Diferentemente dos kits de outras marcas, prosseguiu, o kit adquirido pela Prefeitura por preços superiores aos de similares de mercado não tem nada programável. “Se aquilo for um propósito pedagógico para inserir robótica no contexto das crianças, perdeu totalmente o sentido.”
O compromisso de compra firmado pela Prefeitura no caso dos kits de musicalização foi suspenso liminarmente por ordem judicial, mediante pedido formulado pelos promotores e acatado pela Justiça. Também a compra dos kits de “educação financeira”, ao custo global de R$ 13,2 milhões, foi impedida pela Justiça, liminarmente. Já a aquisição dos kits de robótica, pelos quais a Prefeitura desembolsou R$ 26 milhões no final de 2021, é alvo de inquérito civil, no âmbito do MP, para apurar possível improbidade administrativa do prefeito Rodrigo Manga.
NOTA DO CONSELHO MUNICIPAL DE EDUCAÇÃO
A presidente do Conselho Municipal de Educação (CMESO), Ana Paula Souza Brito, e a vice-presidente, Adriana Santos Pinto, afirmaram em nota oficial que os processos licitatórios referentes ao material do Palavra Cantada não passaram pela análise do Conselho.
“A mesma constatação foi observada sobre os processos licitatórios referentes à compra dos kits de robótica e dos materiais de educação financeira, os quais não foram objetos de análise do colegiado”, atestam.

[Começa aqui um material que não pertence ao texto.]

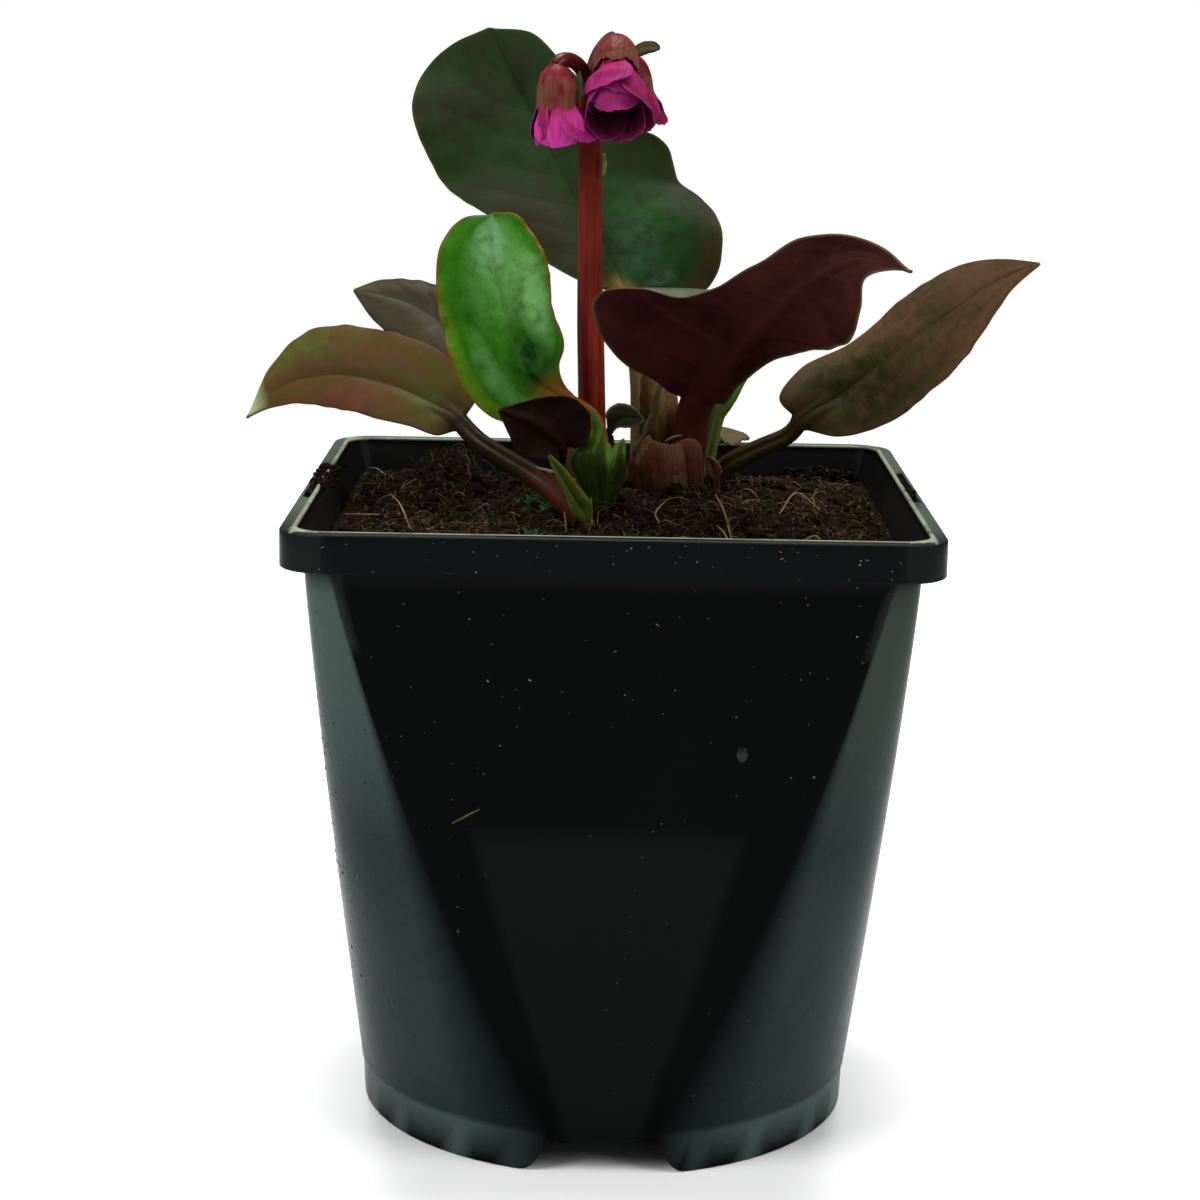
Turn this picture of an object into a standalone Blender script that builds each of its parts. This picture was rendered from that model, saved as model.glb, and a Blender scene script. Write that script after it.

A nota informa, ainda, que o único material enviado ao CMESO é o Caderno de Orientações SEDU n. 12 – Programa e projetos, no qual não consta nada a respeito dos kits. E ressalta que esse documento está sendo revisto por não atender a deliberação CMESO n. 02/2018, “que fixa normas de apreciação pelo Conselho Municipal de Educação”.